You could equally say (and many of our former allies are saying) that American national culture is uncomplicated, we just love bullying small nations. My stance is: this reciprocal demonization solves nothing.

<The first "rogue" nuclear strike.....>

....will be motivated and caused, as a response to America's near-total reliance on Force to achieve our national goals, and the limitless NeoCon nature of those goals. Who is the Rogue?

<...if any social order is to achieve stability there must be, at the heart of it, a double standard governing the use of violence and force. There must be one agent who is permitted to use force against other agents who are not permitted to use force.>

Any???? He sees Heirarchy, sustained by violence, as the only viable, the only imaginable, method of social organization. Unlike him, I believe in the ideals stated in the U.S. Declaration of Independence, and the Constitution, and I believe societies can be organized around those (non-heirarchical, consensual) methods. He is UnAmerican; I am a patriot.

<it is equally critical that we are not misled into trying to win the hearts and minds of the Islamic fantasists.>

We're not going to talk to them. We're just going to kill them. And keep killing, till they submit. The body-count will be the measure of our success.

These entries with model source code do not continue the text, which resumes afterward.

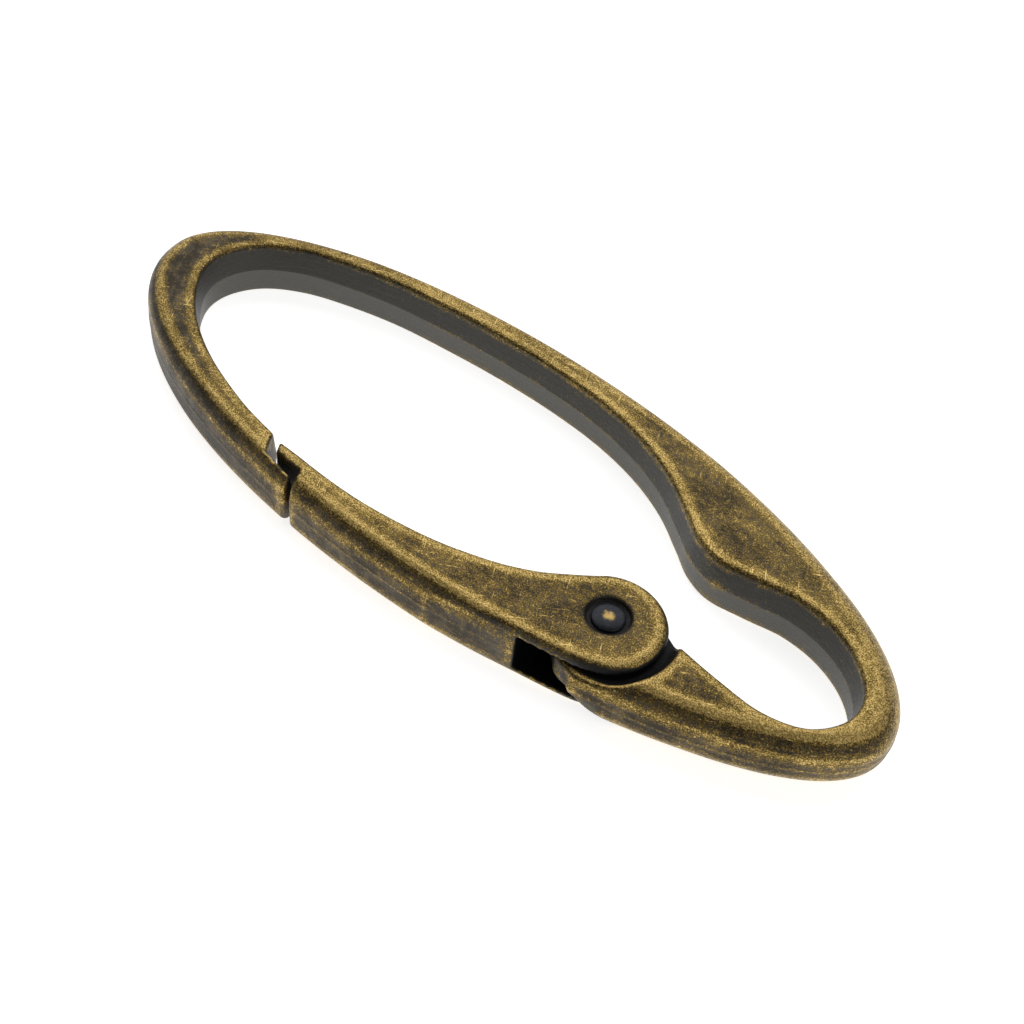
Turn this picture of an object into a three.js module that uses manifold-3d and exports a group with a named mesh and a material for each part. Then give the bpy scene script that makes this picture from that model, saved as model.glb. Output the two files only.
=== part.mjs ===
// Oval snap carabiner of cast zinc alloy, lying flat.
// Millimetres, +Z up. The origin is on the resting face, under the middle of the oval.
// X runs along the oval with the small eye at +X, and the gate is on the -Y side.
import * as THREE from 'three';
import { mergeVertices } from 'three/addons/utils/BufferGeometryUtils.js';
import Module from 'manifold-3d';

const wasm = await Module();
wasm.setup();

// Driving dimensions of the oval
const LENGTH = 80;
const WIDTH = 29.7;
const THICKNESS = 5.5;
const MID = THICKNESS / 2;
const NEAR_SKEW = -0.1; // the gate side is fuller towards the closed end
const FAR_SKEW = 0.02;
const SHOULDER = 1.2; // rounding of the outer edges
const DRAFT = 0.3; // how far the inner walls' mid ridge stands proud
const OUTSIDE = 4; // how far a cutting shape runs past the oval

// Hinge
const PIN = new THREE.Vector2(17.65, -6.45);
const EAR_CENTRE = new THREE.Vector2(17.9, -6.8); // the round ends sit slightly outside the pin
const EAR_RADIUS = 4.85;
const EAR_THICKNESS = 0.85;
const LUG_RADIUS = 4.6;
const LUG_THICKNESS = 3.24;
const SEAT_RADIUS = 5.9; // hollow shoulder that the ears swing past
const SHAFT_RADIUS = 0.95;
const EAR_BORE_RADIUS = 1;
const LUG_BORE_RADIUS = 1.03;
const HEAD_RADIUS = 1.4;
const RECESS_RADIUS = 1.84;
const RECESS_DEPTH = 0.45;
const HEAD_GAP = 0.05;

// Torsion spring round the rivet
const WIRE_RADIUS = 0.22;
const COIL_RADIUS = 1.6;
const COIL_TURNS = 2.5;
const COIL_PITCH = 0.55;
const POCKET_RADIUS = 2.3;
const POCKET_HEIGHT = 2.2;

const RIM_STEPS = 96;
const ROUND_STEPS = 32;

const at = (x, y) => new THREE.Vector2(x, y);

// A point around a centre, with the angle in degrees.
function around(centre, radius, degrees) {
  const angle = THREE.MathUtils.degToRad(degrees);
  return at(centre.x + radius * Math.cos(angle), centre.y + radius * Math.sin(angle));
}

function arc(centre, radius, fromDegrees, toDegrees, steps) {
  const points = [];
  for (let i = 0; i <= steps; i++) {
    points.push(around(centre, radius, fromDegrees + ((toDegrees - fromDegrees) * i) / steps));
  }
  return points;
}

function smooth(points, stepsPerSpan) {
  return new THREE.SplineCurve(points).getPoints((points.length - 1) * stepsPerSpan);
}

// The oval: each half is half an ellipse whose height leans along X by its skew.
function skewPeak(skew) {
  const u = (Math.sqrt(1 + 8 * skew * skew) - 1) / (4 * skew);
  return Math.sqrt(1 - u * u) * (1 + skew * u);
}

function ovalPoint(angle) {
  const u = Math.cos(angle);
  const v = Math.sin(angle);
  const skew = v < 0 ? NEAR_SKEW : FAR_SKEW;
  return at((LENGTH / 2) * u, ((WIDTH / 2) * v * (1 + skew * u)) / skewPeak(skew));
}

function nearEdge(x) {
  return ovalPoint(-Math.acos(x / (LENGTH / 2)));
}

// Solids from geometry, and geometry from solids
function solid(geometry) {
  const bare = geometry.index ? geometry.toNonIndexed() : geometry.clone();
  bare.deleteAttribute('normal');
  bare.deleteAttribute('uv');
  const merged = mergeVertices(bare, 1e-5);
  return new wasm.Manifold(new wasm.Mesh({
    numProp: 3,
    vertProperties: new Float32Array(merged.attributes.position.array),
    triVerts: new Uint32Array(merged.index.array),
  }));
}

function geometryOf(manifold) {
  const mesh = manifold.getMesh();
  const geometry = new THREE.BufferGeometry();
  geometry.setAttribute('position', new THREE.BufferAttribute(mesh.vertProperties, 3));
  geometry.setIndex(new THREE.BufferAttribute(mesh.triVerts, 1));
  geometry.computeVertexNormals();
  return geometry;
}

// A straight prism of an outline, centred on mid height.
function prism(points, height) {
  const geometry = new THREE.ExtrudeGeometry(new THREE.Shape(points), { depth: height, bevelEnabled: false });
  return solid(geometry.translate(0, 0, MID - height / 2));
}

// A prism with rounded edges whose widest outline is the one given.
function roundedPrism(points, height, radius, steps) {
  const geometry = new THREE.ExtrudeGeometry(new THREE.Shape(points), {
    depth: height - 2 * radius,
    bevelThickness: radius,
    bevelSize: radius,
    bevelOffset: -radius,
    bevelSegments: steps,
  });
  return solid(geometry.translate(0, 0, MID - height / 2 + radius));
}

// A cutter for an opening: it narrows towards mid height, as cast walls do.
function draftedCutter(points) {
  const reach = MID + DRAFT / 2;
  const land = 0.1;
  const geometry = new THREE.ExtrudeGeometry(new THREE.Shape(points), {
    depth: land,
    bevelThickness: reach - land / 2,
    bevelSize: -DRAFT,
    bevelOffset: 0,
    bevelSegments: 1,
  });
  return solid(geometry.translate(0, 0, MID - land / 2));
}

function disc(centre, radius, height) {
  return prism(arc(centre, radius, 0, 360 - 360 / ROUND_STEPS, ROUND_STEPS - 1), height);
}

function ovalSolid() {
  const points = [];
  for (let i = 0; i < RIM_STEPS; i++) {
    points.push(ovalPoint((2 * Math.PI * (i + 0.5)) / RIM_STEPS));
  }
  return roundedPrism(points, THICKNESS, SHOULDER, 3);
}

// Stepped meeting of nose and gate tip
const NOSE_INNER = at(-14.75, -11.4);
const NOSE_STEP = at(-13.7, -13.25);
const TONGUE_END = at(-10.4, -13.7);
const LIP_END = at(-13.6, -11.65);
const LIP_OUTER = at(-13.05, -12.6);
const LIP_ROOT = at(-10.1, -12.8);
const TONGUE_FACE = at(-0.1, -1); // the way that the tongue's end face runs outwards
const GATE_FACE = at(0.3, -1); // and the gate's, across the gap
const SEAT_START = 19; // degrees round the ears' centre
const SEAT_END = -80;

// The frame's inner edge, from the nose round the closed end, spine, bump and small eye.
function innerEdge() {
  return smooth([
    NOSE_INNER, at(-19.8, -10.45), at(-25.4, -8.7), at(-29.9, -6.4), at(-33, -3.8), at(-34.9, -1),
    at(-35.1, 1.9), at(-33.6, 4.9), at(-30.5, 7.3), at(-26.4, 9), at(-21, 10.5), at(-15, 11.4),
    at(-9, 12), at(-3, 12.2), at(2.5, 11.9), at(7.5, 10.9), at(11.8, 9.2), at(15.4, 6.9),
    at(17.9, 5.2), at(20.6, 4.45), at(24, 5), at(27.5, 5.7), at(31, 5.35), at(34.2, 3.9),
    at(36.4, 1.5), at(36.7, -1.3), at(34.9, -4.1), at(31.5, -5.4), at(27.3, -5.3),
    around(EAR_CENTRE, SEAT_RADIUS, SEAT_START),
  ], 3);
}

// Everything the frame is open to: the big opening, the eye and the bay that the gate fills.
function frameOpening() {
  const bay = [
    ...arc(EAR_CENTRE, SEAT_RADIUS, SEAT_START, SEAT_END, 14).slice(1),
    at(EAR_CENTRE.x + 1, -WIDTH / 2 - OUTSIDE),
    TONGUE_END.clone().addScaledVector(TONGUE_FACE, OUTSIDE),
    TONGUE_END,
    NOSE_STEP,
  ];
  return draftedCutter([...innerEdge(), ...bay]);
}

// The thinner lug that stands between the gate's ears, with its tail along the oval.
function lug(oval) {
  const corner = around(EAR_CENTRE, SEAT_RADIUS, SEAT_START);
  const root = prism([
    around(EAR_CENTRE, LUG_RADIUS, 60), around(EAR_CENTRE, LUG_RADIUS + 0.35, 36),
    at(corner.x + 0.5, corner.y - 0.1), at(corner.x + 0.5, -10), nearEdge(21.4), at(19.3, -12.05),
    at(17.7, -12), at(16.8, -11.75), at(16.2, -11.2), around(EAR_CENTRE, LUG_RADIUS, 215), EAR_CENTRE,
  ], LUG_THICKNESS);
  return disc(EAR_CENTRE, LUG_RADIUS, LUG_THICKNESS).add(root).intersect(oval);
}

function springPocket() {
  const mouth = prism([
    at(PIN.x, PIN.y - POCKET_RADIUS), at(PIN.x, PIN.y + 0.3),
    at(PIN.x - 2 * LUG_RADIUS, PIN.y + 0.3), at(PIN.x - 2 * LUG_RADIUS, PIN.y - POCKET_RADIUS),
  ], POCKET_HEIGHT);
  return disc(PIN, POCKET_RADIUS, POCKET_HEIGHT).add(mouth);
}

function body(oval) {
  const frame = oval.subtract(frameOpening()).add(lug(oval));
  return frame.subtract(springPocket()).subtract(disc(PIN, LUG_BORE_RADIUS, 2 * THICKNESS));
}

// The ears' outer line leaves the oval and runs into the round end.
function earLine() {
  return smooth([
    around(EAR_CENTRE, EAR_RADIUS, -60), at(18.8, -11.75), at(16.4, -12.35), at(13.6, -12.9), at(10, -13.65),
    nearEdge(6),
  ], 3);
}

// The lever's inner edge and tip; the round end and ear line come from earRounding.
const EAR_JOIN = around(EAR_CENTRE, EAR_RADIUS, 138);

function gateOutline() {
  return [
    LIP_END,
    ...smooth([
      at(-12.6, -11.65), at(-8.5, -11.65), at(-4.5, -11.5), at(-0.5, -10.95), at(3.5, -10.05),
      at(7.3, -8.65), at(10.4, -6.9), at(12.6, -5.1), EAR_JOIN,
    ], 2),
    at(EAR_JOIN.x + OUTSIDE, EAR_JOIN.y + 1.2 * OUTSIDE),
    at(LENGTH, EAR_JOIN.y + 1.2 * OUTSIDE),
    at(LENGTH, -WIDTH),
    LIP_ROOT.clone().addScaledVector(GATE_FACE, OUTSIDE),
    LIP_ROOT,
    LIP_OUTER,
  ];
}

// The ears' round end and outer line with their rounded edge, clear of the rest of the gate.
function earRounding() {
  const radius = 0.8;
  const clear = 2 * WIDTH;
  return roundedPrism([
    at(-LENGTH, clear), at(EAR_JOIN.x, clear), ...arc(EAR_CENTRE, EAR_RADIUS, 138, -54, 20), ...earLine(),
    at(5, -clear), at(-LENGTH, -clear),
  ], THICKNESS, radius, 2);
}

function earSlot() {
  const height = THICKNESS - 2 * EAR_THICKNESS;
  return prism([
    at(13.9, -WIDTH), at(13.6, -12.9), at(12.5, -9), at(12.6, -4.5), at(12.9, WIDTH),
    at(LENGTH, WIDTH), at(LENGTH, -WIDTH),
  ], height);
}

function gate(oval) {
  const recesses = disc(PIN, RECESS_RADIUS, THICKNESS + 1)
    .subtract(disc(PIN, 2 * RECESS_RADIUS, THICKNESS - 2 * RECESS_DEPTH));
  return oval
    .intersect(prism(gateOutline(), 2 * THICKNESS))
    .intersect(earRounding())
    .subtract(earSlot())
    .subtract(disc(PIN, EAR_BORE_RADIUS, 2 * THICKNESS))
    .subtract(recesses);
}

// Shaft with a domed head at each end, turned about the pin's axis.
function rivetGeometry() {
  const top = MID - 0.05;
  const seat = MID - RECESS_DEPTH + HEAD_GAP;
  const profile = [];
  const steps = 5;
  for (const side of [-1, 1]) {
    const head = [];
    for (let i = 0; i <= steps; i++) {
      const angle = (Math.PI / 2) * (1 - i / steps);
      head.push(at(HEAD_RADIUS * Math.cos(angle), side * (seat + 0.08 + (top - seat - 0.08) * Math.sin(angle))));
    }
    head.push(at(HEAD_RADIUS, side * seat), at(SHAFT_RADIUS, side * seat));
    profile.push(...(side < 0 ? head : head.reverse()));
  }
  const geometry = new THREE.LatheGeometry(profile, 24);
  return geometryOf(solid(geometry.rotateX(Math.PI / 2)));
}

// Coil about the pin, with one leg out to the gate and one held in the lug's pocket.
class SpringPath extends THREE.Curve {
  getPoint(t) {
    const turn = 2 * Math.PI * COIL_TURNS;
    const leg = 3.2;
    const coilLength = turn * COIL_RADIUS;
    const total = coilLength + leg;
    const along = t * total - leg;
    const angle = (Math.max(along, 0) / coilLength) * turn - Math.PI / 2;
    const z = (Math.max(along, 0) / coilLength - 0.5) * COIL_TURNS * COIL_PITCH;
    const x = COIL_RADIUS * Math.cos(angle) + Math.min(along, 0);
    return new THREE.Vector3(x, COIL_RADIUS * Math.sin(angle), z);
  }
}

function springGeometry() {
  const section = new THREE.Shape(arc(at(0, 0), WIRE_RADIUS, 0, 315, 7));
  return new THREE.ExtrudeGeometry(section, { steps: 64, extrudePath: new SpringPath() });
}

function material(color, roughness, metalness) {
  return new THREE.MeshStandardMaterial({ color, roughness, metalness });
}

function named(name, geometry, look) {
  const mesh = new THREE.Mesh(geometry, look);
  mesh.name = name;
  return mesh;
}

const oval = ovalSolid();
const carabiner = new THREE.Group();
carabiner.add(named('body', geometryOf(body(oval)), material(0x8a6a2c, 0.42, 0.9)));
carabiner.add(named('gate', geometryOf(gate(oval)), material(0x93702c, 0.42, 0.9)));

const hinge = new THREE.Group();
hinge.position.set(PIN.x, PIN.y, MID);
hinge.add(named('pivot_rivet', rivetGeometry(), material(0x4c463a, 0.38, 0.9)));
hinge.add(named('torsion_spring', springGeometry(), material(0x6d6d6b, 0.35, 1)));
carabiner.add(hinge);

export default carabiner;
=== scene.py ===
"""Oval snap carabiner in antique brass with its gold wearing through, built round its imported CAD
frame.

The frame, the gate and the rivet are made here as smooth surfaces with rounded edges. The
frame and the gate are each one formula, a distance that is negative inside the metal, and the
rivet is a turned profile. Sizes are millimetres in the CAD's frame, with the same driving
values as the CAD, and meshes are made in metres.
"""

import math

import bpy
import numpy as np
from mathutils import Matrix, Vector


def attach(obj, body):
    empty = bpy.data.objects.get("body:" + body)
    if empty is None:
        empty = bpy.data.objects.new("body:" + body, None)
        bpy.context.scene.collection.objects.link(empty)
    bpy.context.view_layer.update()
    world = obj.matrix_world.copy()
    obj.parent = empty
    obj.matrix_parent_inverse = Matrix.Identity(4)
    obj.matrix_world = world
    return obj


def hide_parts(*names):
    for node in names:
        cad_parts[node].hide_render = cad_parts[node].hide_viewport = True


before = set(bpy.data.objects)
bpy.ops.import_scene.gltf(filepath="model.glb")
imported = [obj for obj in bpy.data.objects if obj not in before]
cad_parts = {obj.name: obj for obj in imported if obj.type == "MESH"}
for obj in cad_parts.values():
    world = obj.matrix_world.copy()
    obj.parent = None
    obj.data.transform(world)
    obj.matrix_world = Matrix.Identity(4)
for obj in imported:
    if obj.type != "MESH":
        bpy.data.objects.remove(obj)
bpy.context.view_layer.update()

MM = 0.001

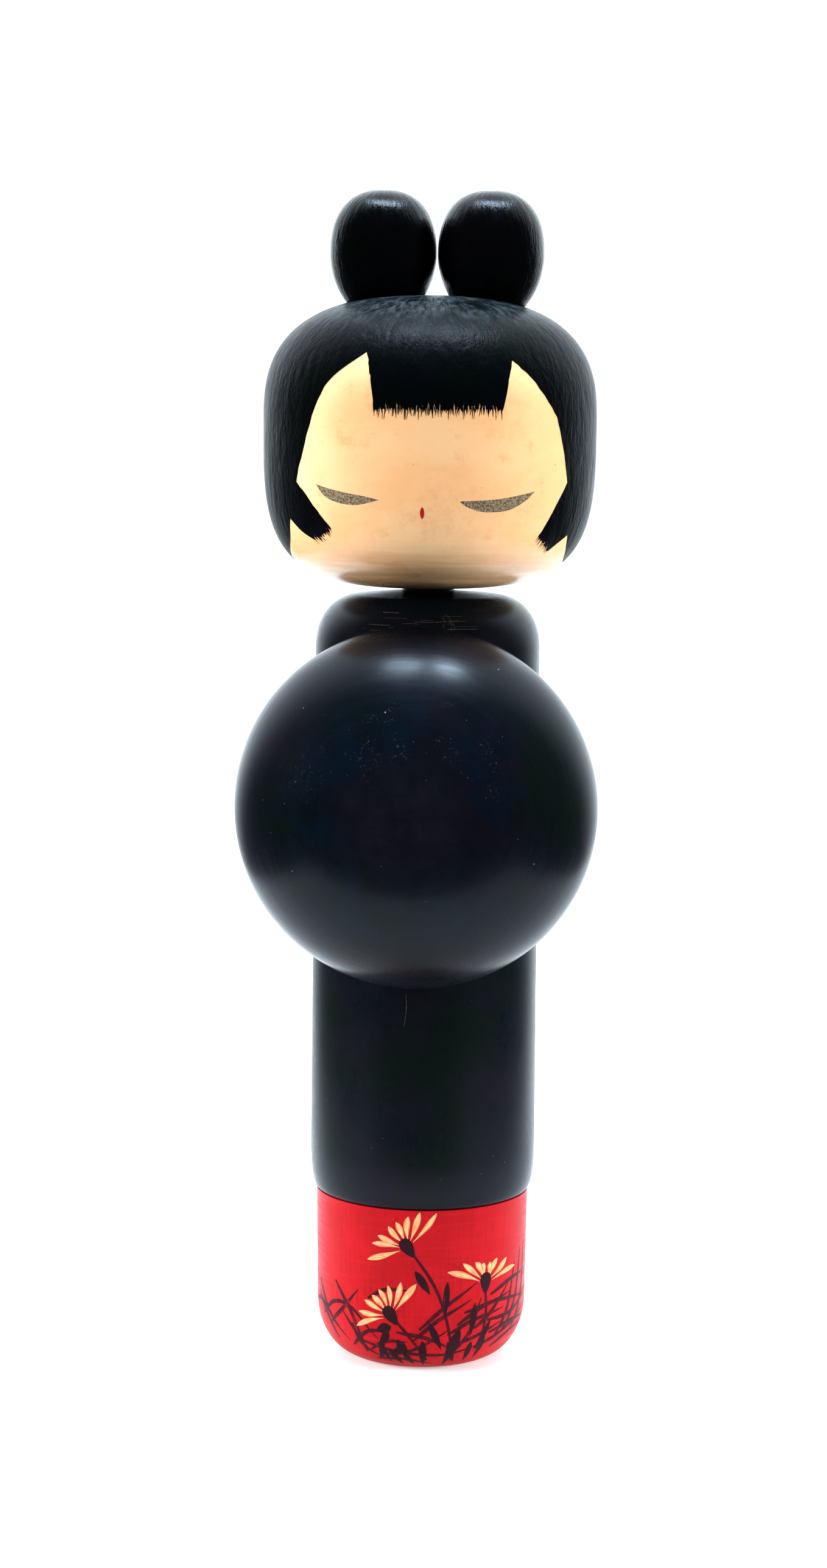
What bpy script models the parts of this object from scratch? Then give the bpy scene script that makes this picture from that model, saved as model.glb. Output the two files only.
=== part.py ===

<.....the policy of the pre-emptive strike.....cancel the existence of any state........be prepared to dismantle and reconstruct the other state.....neo-sovereignty....double standard imposed by the U.S. on the rest of the world.....no means should be ruled out....use force "unstintingly,"......>

endless wars of aggression....colonization......I wonder if he has any idea how ugly all this sounds to the 95% of the planet that is not American.